Copy each line that has the string "follow" somewhere in it.

*SUPPLIED MATERIAL*:
────────────────────

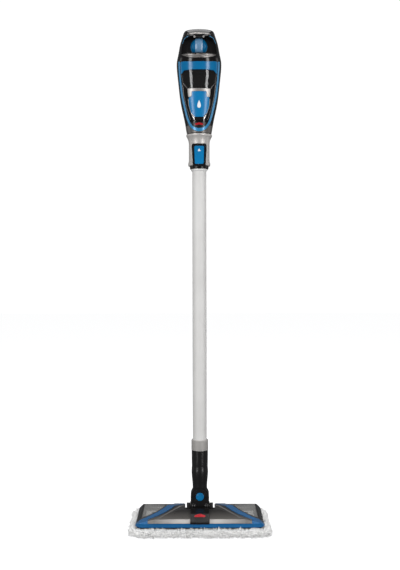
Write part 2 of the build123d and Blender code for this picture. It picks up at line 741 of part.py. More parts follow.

────────────────────

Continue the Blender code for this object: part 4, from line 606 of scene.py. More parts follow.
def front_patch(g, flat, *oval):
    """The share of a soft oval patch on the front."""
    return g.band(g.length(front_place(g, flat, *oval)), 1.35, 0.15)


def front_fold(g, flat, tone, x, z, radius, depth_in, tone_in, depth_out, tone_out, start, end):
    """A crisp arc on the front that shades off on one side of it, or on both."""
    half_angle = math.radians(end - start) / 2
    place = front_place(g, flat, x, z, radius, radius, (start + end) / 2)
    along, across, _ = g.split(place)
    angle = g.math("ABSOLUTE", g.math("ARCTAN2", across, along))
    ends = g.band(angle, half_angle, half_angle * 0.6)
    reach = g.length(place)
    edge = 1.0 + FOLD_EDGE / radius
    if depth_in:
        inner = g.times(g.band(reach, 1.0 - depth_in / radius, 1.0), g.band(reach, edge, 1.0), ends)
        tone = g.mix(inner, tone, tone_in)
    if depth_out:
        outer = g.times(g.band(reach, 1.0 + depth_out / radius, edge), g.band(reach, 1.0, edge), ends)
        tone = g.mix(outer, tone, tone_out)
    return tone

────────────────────

*COMPLETE RESPONSE*:
Write part 2 of the build123d and Blender code for this picture. It picks up at line 741 of part.py. More parts follow.
Continue the Blender code for this object: part 4, from line 606 of scene.py. More parts follow.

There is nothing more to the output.